The Ohio Coal Association claims there would be “disastrous results” for coal mining in Ohio and across the country if the U.S. Army Corps of Engineers prevails in a lawsuit the Corps filed in 2011 against the state of Ohio and Buckingham Coal Co.

The lawsuit was sparked by the state’s decision to lease coal rights beneath Burr Oak State Park so that Buckingham could mine a corridor beneath the park to connect the company’s coal reserves on opposite sides of the park. In exchange, Buckingham paid the state more than $400,000 in royalties for the coal it took from the corridor and gave the state some coal rights it owned closer to Burr Oak Lake.

The Corps of Engineers is involved because it constructed and maintains Tom Jenkins Dam at Burr Oak Lake as a flood control project. The Corps asserts that the state did not have the authority to lease the coal rights to Buckingham for the corridor, and tried unsuccessfully to get the federal judge to prevent mining of the corridor (now completed) while the lawsuit is pending.

Although the federal judge has not yet granted the Ohio Coal Association permission to file a “friend of the court” brief, a copy of the brief was attached to the association’s request.

The request was prompted by the Corps now arguing that the state violated the Flood Control Acts of 1936 and 1944 in leasing the coal rights to Buckingham.

The Corps argues in court documents that leasing the coal rights “violated the 1936 Act (amended in 1944) by putting reservoir land to an unauthorized use, one that is not consistent with federal uses and purposes of flood control and conservation.”

Land for the project was purchased by the federal government. The feds later deeded the land and coal interests to the state of Ohio in 1962. The deeds do not specifically prohibit coal mining.

“Congress never intended project land to be used by Ohio for commercial coal extraction to Ohio’s profit,” the Corps argues in court documents. “Project lands were acquired for, and were to be retained for, flood control and other specified purposes.”

The Corps’ argument that coal mining is not consistent with the federal uses and purposes of flood control is what has the Ohio Coal Association wanting to file a brief.

Although the Corps is making the argument specifically about the Burr Oak situation, the association is claiming it has wider implications.

“The United States of America has asserted the novel and unheard of proposition that two federal statutory provisions, the Flood Control Acts of 1936 and 1944, would now prohibit the mining of coal in large swaths of land across the country,” the coal group asserts in its proposed brief.

The association does not make legal arguments, but rather describes what it claims would be the impact if the Corps succeeds.

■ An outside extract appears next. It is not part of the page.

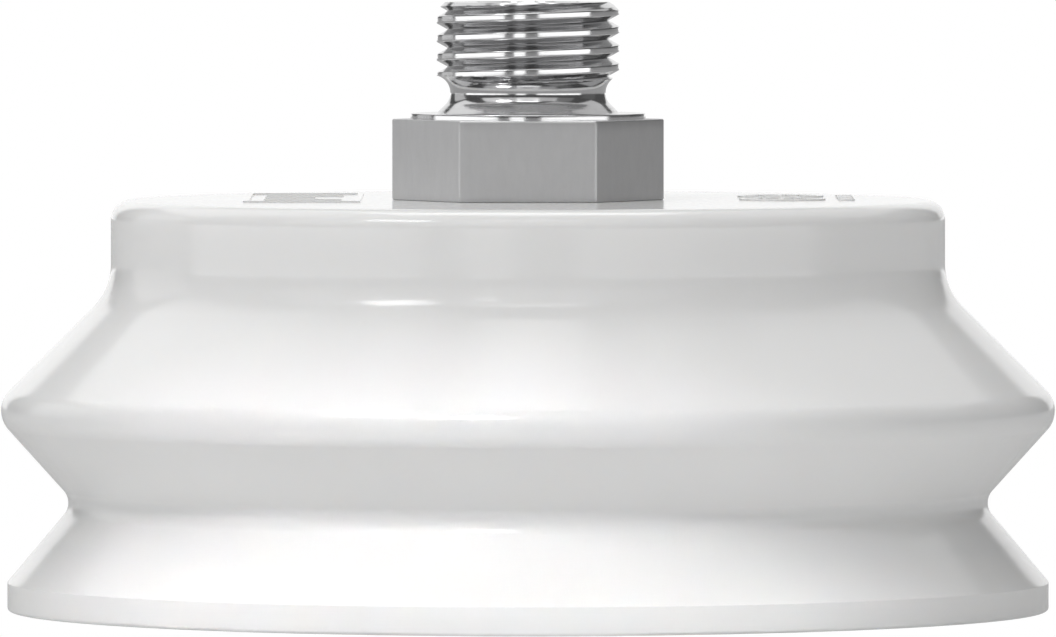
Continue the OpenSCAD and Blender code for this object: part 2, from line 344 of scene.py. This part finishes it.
class Shader:
    """A small builder for node materials."""

    def __init__(self, name, **sockets):
        self.material = bpy.data.materials.new(name)
        self.material.use_nodes = True
        self.tree = self.material.node_tree
        self.surface = self.tree.nodes["Principled BSDF"]
        for key, value in sockets.items():
            self.surface.inputs[key.replace("_", " ")].default_value = value
        self.place = self.node("ShaderNodeTexCoord").outputs["Object"]

    def node(self, kind, **settings):
        made = self.tree.nodes.new(kind)
        for key, value in settings.items():
            setattr(made, key, value)
        return made

    def link(self, source, target):
        self.tree.links.new(source, target)

    def noise(self, scale, detail=2.0, stretch=(1, 1, 1), roughness=0.5):
        """Noise in space. A stretch below 1 draws it out along that axis."""
        mapping = self.node("ShaderNodeMapping")
        mapping.inputs["Scale"].default_value = stretch
        self.link(self.place, mapping.inputs["Vector"])
        made = self.node("ShaderNodeTexNoise")
        made.inputs["Scale"].default_value = scale
        made.inputs["Detail"].default_value = detail
        made.inputs["Roughness"].default_value = roughness
        self.link(mapping.outputs["Vector"], made.inputs["Vector"])
        return made.outputs["Fac"]

    def radial(self):
        """Distance from the axis."""
        flat = self.node("ShaderNodeVectorMath", operation="MULTIPLY")
        flat.inputs[1].default_value = (1, 1, 0)
        self.link(self.place, flat.inputs[0])
        length = self.node("ShaderNodeVectorMath", operation="LENGTH")
        self.link(flat.outputs["Vector"], length.inputs[0])
        return length.outputs["Value"]

    def height(self):
        """Height above the lip."""
        split = self.node("ShaderNodeSeparateXYZ")
        self.link(self.place, split.inputs["Vector"])
        return split.outputs["Z"]

    def lines(self, along, scale, detail=3.0):
        """Noise that depends on one number alone, such as the lines of a turning tool."""
        made = self.node("ShaderNodeTexNoise", noise_dimensions="1D")
        made.inputs["Scale"].default_value = scale
        made.inputs["Detail"].default_value = detail
        self.link(along, made.inputs["W"])
        return made.outputs["Fac"]

    def span(self, value, low, high):
        """A noise spread over a range of values."""
        made = self.node("ShaderNodeMapRange")
        made.inputs["From Min"].default_value = NOISE_RANGE[0]
        made.inputs["From Max"].default_value = NOISE_RANGE[1]
        made.inputs["To Min"].default_value = low
        made.inputs["To Max"].default_value = high
        self.link(value, made.inputs["Value"])
        return made.outputs["Result"]

    def colour(self, value, dark, light):
        """Base colour that a noise varies between two shades."""
        made = self.node("ShaderNodeValToRGB")
        for stop, position, shade_of in zip(made.color_ramp.elements, NOISE_RANGE, (dark, light)):
            stop.position = position
            stop.color = (*shade_of, 1)
        self.link(value, made.inputs["Fac"])
        self.link(made.outputs["Color"], self.surface.inputs["Base Color"])

    def bump(self, value, depth_mm, strength=1.0):
        """Relief on top of any relief that is there already."""
        made = self.node("ShaderNodeBump")
        made.inputs["Strength"].default_value = strength
        made.inputs["Distance"].default_value = depth_mm * MM
        self.link(value, made.inputs["Height"])
        under = self.surface.inputs["Normal"]
        if under.is_linked:
            self.link(under.links[0].from_socket, made.inputs["Normal"])
        self.link(made.outputs["Normal"], under)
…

“The new statutory interpretation used by the United States would jeopardize potential and ongoing underground mining operations across the state, threatening Ohio’s crucial supply of in-state coal,” the association asserts. “This would particularly affect communities in Southeastern Ohio, an area that can least afford it.”

If it gets permission to file the brief, the association will ask the federal court to grant summary judgment in favor of the state of Ohio and Buckingham Coal, and to reject the Corps’ argument that the Flood Control Acts prohibit coal mining on certain project lands.

Both Buckingham and the state of Ohio have filed motions for summary judgment, asking the court to rule in their favor in the lawsuit. They argue, in part, that the Flood Control Acts of 1936 and 1944 do not prohibit the mining of coal. Both cite instances in which the Corps approved underground coal mining at flood control projects at other locations.

“The United States attempts to torture those statutes to be interpreted to invalidate a lawful enactment of the Ohio General Assembly which authorized ODNR to lease the coal rights it held (at Burr Oak),” the state argues in its motion for summary judgment.

The Corps also has a motion for partial summary judgment pending in the lawsuit.